WRITTEN INSTRUCTION: Reproduce the listing below in its entirety. Change nothing.

RECORDED DATA:
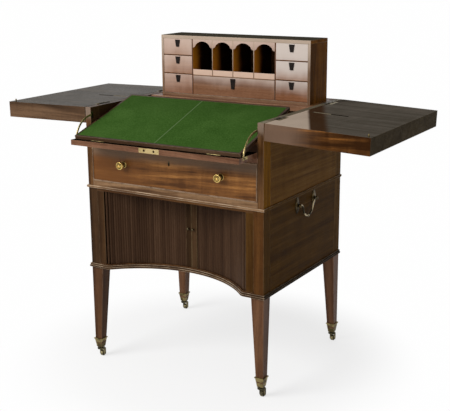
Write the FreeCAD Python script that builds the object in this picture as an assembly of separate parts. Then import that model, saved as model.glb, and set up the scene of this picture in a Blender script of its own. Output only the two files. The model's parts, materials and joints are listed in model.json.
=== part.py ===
import FreeCAD, Part
import math
import os

# A mahogany captain's desk, standing open: two hinged top lids folded out to the sides, a rising
# nest of small drawers and pigeonholes, a drop front that carries a hinged writing slope, one long
# drawer and a concave-fronted tambour cupboard on four tapering legs with casters.
# Millimetres. X to the user's right, Y away from the user, Z up from the floor.
# Sizes are laid out about the middle of the carcass, and export() then moves every piece so that
# the origin is at the bottom centre of the open desk's bounding box.

# ---- clearances ----
SLIDE_GAP = 0.4          # between a sliding piece and its runner or guide
FIT_GAP = 0.5            # round a drawer front in its opening
LID_SEAT = 0.3           # a closed lid above the carcass top
SWING_GAP = 1.0          # at each end of the drop front
PIN_CLEAR = 0.3          # a loose pin in its eye
AXLE_CLEAR = 0.05        # a wheel on its axle

# ---- carcass ----
WIDTH = 635.0
DEPTH = 527.8
BASE_Z = 318.0           # underside of the cupboard
CUPBOARD_HEIGHT = 269.0  # lower carcass
UPPER_HEIGHT = 252.0     # upper carcass, which stands on the lower
SIDE_THICK = 20.0
BACK_THICK = 12.0
POST_DEPTH = 42.0        # corner posts, front to back
LOWER_POST_WIDTH = 34.0
UPPER_POST_WIDTH = 20.5
BASE_BOARD_THICK = 16.0
DUST_BOARD_THICK = 12.0
RAIL_DEPTH = 50.0
LOWER_RAIL_HEIGHT = 21.0
DRAWER_OPENING_HEIGHT = 114.0
UPPER_RAIL_HEIGHT = 15.0

# ---- legs, caps and casters ----
LEG_SQUARE = 42.0
ANKLE_SQUARE = 25.0
LEG_END_Z = 50.0         # the wood ends inside the cap
CAP_TOP_Z = 68.0
CAP_BOTTOM_Z = 36.0
CAP_TOP_SQUARE = 29.2
CAP_BOTTOM_SQUARE = 20.0
CAP_RIM_HEIGHT = 3.2
CAP_RIM_PROJECTION = 1.5
WHEEL_RADIUS = 9.5
WHEEL_WIDTH = 12.0
WHEEL_TRAIL = 8.0        # wheel axle behind the swivel
FORK_NECK_RADIUS = 6.5
FORK_NECK_LENGTH = 4.0
FORK_DISC_RADIUS = 12.5
FORK_DISC_THICK = 4.0
FORK_CHEEK_THICK = 2.5
FORK_CHEEK_HALF_DEPTH = 5.5
AXLE_RADIUS = 1.8

# ---- mouldings ----
BASE_MOULD_LOWER_PROJECTION = 5.5
BASE_MOULD_UPPER_PROJECTION = 3.8
BASE_MOULD_LOWER_HEIGHT = 6.6
BASE_MOULD_UPPER_HEIGHT = 6.0
WAIST_MOULD_PROJECTION = 4.5
WAIST_MOULD_HEIGHT = 8.0

# ---- concave cupboard front and its tambours ----
FRONT_BOW_DEPTH = 105.0   # middle of the front behind its ends
FRONT_NOSE_RADIUS = 18.0
PILASTER_WIDTH = 24.9    # stile between the tambour and the corner post
PILASTER_FLAT = 4.87     # flat front between the stile and the nose
STILE_INSET = 3.0        # meeting stiles behind the plan line of the front
TAMBOUR_INSET = 2.0      # slat faces behind the face of the stiles
SLAT_PITCH = 7.58
SLAT_GAP = 0.3
SLAT_BODY = 5.0
SLAT_CROWN = 2.2
CANVAS_THICK = 0.8
TRACK_DEPTH = 4.0
TRACK_END_GAP = 1.0
TRACK_OVERLAP = 0.5      # degrees by which the groove's bow runs into its nose
LEAD_STILE_WIDTH = 20.0
LEAD_STILE_THICK = 11.0
LEAD_STILE_GAP = 0.3     # each stile off the middle line
TAMBOUR_KNOB_DROP = 113.0    # below the dust board
TAMBOUR_KNOB_X = 9.0
TAMBOUR_KNOB_RADIUS = 4.0
TAMBOUR_KNOB_LENGTH = 11.0
TAMBOUR_KNOB_NECK = 2.0
TAMBOUR_KNOB_TENON = 1.0

# ---- well behind the drop front, and the shaft of the nest ----
WELL_FLOOR_DROP = 3.0    # below the rail in front of it
WELL_FLOOR_THICK = 10.0
WELL_WALL_THICK = 9.0
DECK_TOP_DROP = 1.0
DECK_THICK = 16.0
DECK_FRONT_DEPTH = 35.0
SHAFT_FRONT_GAP = 6.7    # nest front behind the shaft's front wall
SHAFT_BACK_GAP = 4.5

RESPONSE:
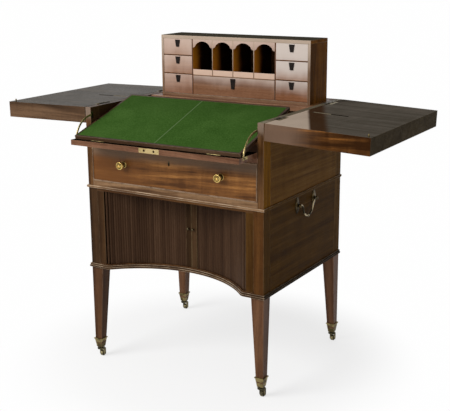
Write the FreeCAD Python script that builds the object in this picture as an assembly of separate parts. Then import that model, saved as model.glb, and set up the scene of this picture in a Blender script of its own. Output only the two files. The model's parts, materials and joints are listed in model.json.
=== part.py ===
import FreeCAD, Part
import math
import os

# A mahogany captain's desk, standing open: two hinged top lids folded out to the sides, a rising
# nest of small drawers and pigeonholes, a drop front that carries a hinged writing slope, one long
# drawer and a concave-fronted tambour cupboard on four tapering legs with casters.
# Millimetres. X to the user's right, Y away from the user, Z up from the floor.
# Sizes are laid out about the middle of the carcass, and export() then moves every piece so that
# the origin is at the bottom centre of the open desk's bounding box.

# ---- clearances ----
SLIDE_GAP = 0.4          # between a sliding piece and its runner or guide
FIT_GAP = 0.5            # round a drawer front in its opening
LID_SEAT = 0.3           # a closed lid above the carcass top
SWING_GAP = 1.0          # at each end of the drop front
PIN_CLEAR = 0.3          # a loose pin in its eye
AXLE_CLEAR = 0.05        # a wheel on its axle

# ---- carcass ----
WIDTH = 635.0
DEPTH = 527.8
BASE_Z = 318.0           # underside of the cupboard
CUPBOARD_HEIGHT = 269.0  # lower carcass
UPPER_HEIGHT = 252.0     # upper carcass, which stands on the lower
SIDE_THICK = 20.0
BACK_THICK = 12.0
POST_DEPTH = 42.0        # corner posts, front to back
LOWER_POST_WIDTH = 34.0
UPPER_POST_WIDTH = 20.5
BASE_BOARD_THICK = 16.0
DUST_BOARD_THICK = 12.0
RAIL_DEPTH = 50.0
LOWER_RAIL_HEIGHT = 21.0
DRAWER_OPENING_HEIGHT = 114.0
UPPER_RAIL_HEIGHT = 15.0

# ---- legs, caps and casters ----
LEG_SQUARE = 42.0
ANKLE_SQUARE = 25.0
LEG_END_Z = 50.0         # the wood ends inside the cap
CAP_TOP_Z = 68.0
CAP_BOTTOM_Z = 36.0
CAP_TOP_SQUARE = 29.2
CAP_BOTTOM_SQUARE = 20.0
CAP_RIM_HEIGHT = 3.2
CAP_RIM_PROJECTION = 1.5
WHEEL_RADIUS = 9.5
WHEEL_WIDTH = 12.0
WHEEL_TRAIL = 8.0        # wheel axle behind the swivel
FORK_NECK_RADIUS = 6.5
FORK_NECK_LENGTH = 4.0
FORK_DISC_RADIUS = 12.5
FORK_DISC_THICK = 4.0
FORK_CHEEK_THICK = 2.5
FORK_CHEEK_HALF_DEPTH = 5.5
AXLE_RADIUS = 1.8

# ---- mouldings ----
BASE_MOULD_LOWER_PROJECTION = 5.5
BASE_MOULD_UPPER_PROJECTION = 3.8
BASE_MOULD_LOWER_HEIGHT = 6.6
BASE_MOULD_UPPER_HEIGHT = 6.0
WAIST_MOULD_PROJECTION = 4.5
WAIST_MOULD_HEIGHT = 8.0

# ---- concave cupboard front and its tambours ----
FRONT_BOW_DEPTH = 105.0   # middle of the front behind its ends
FRONT_NOSE_RADIUS = 18.0
PILASTER_WIDTH = 24.9    # stile between the tambour and the corner post
PILASTER_FLAT = 4.87     # flat front between the stile and the nose
STILE_INSET = 3.0        # meeting stiles behind the plan line of the front
TAMBOUR_INSET = 2.0      # slat faces behind the face of the stiles
SLAT_PITCH = 7.58
SLAT_GAP = 0.3
SLAT_BODY = 5.0
SLAT_CROWN = 2.2
CANVAS_THICK = 0.8
TRACK_DEPTH = 4.0
TRACK_END_GAP = 1.0
TRACK_OVERLAP = 0.5      # degrees by which the groove's bow runs into its nose
LEAD_STILE_WIDTH = 20.0
LEAD_STILE_THICK = 11.0
LEAD_STILE_GAP = 0.3     # each stile off the middle line
TAMBOUR_KNOB_DROP = 113.0    # below the dust board
TAMBOUR_KNOB_X = 9.0
TAMBOUR_KNOB_RADIUS = 4.0
TAMBOUR_KNOB_LENGTH = 11.0
TAMBOUR_KNOB_NECK = 2.0
TAMBOUR_KNOB_TENON = 1.0

# ---- well behind the drop front, and the shaft of the nest ----
WELL_FLOOR_DROP = 3.0    # below the rail in front of it
WELL_FLOOR_THICK = 10.0
WELL_WALL_THICK = 9.0
DECK_TOP_DROP = 1.0
DECK_THICK = 16.0
DECK_FRONT_DEPTH = 35.0
SHAFT_FRONT_GAP = 6.7    # nest front behind the shaft's front wall
SHAFT_BACK_GAP = 4.5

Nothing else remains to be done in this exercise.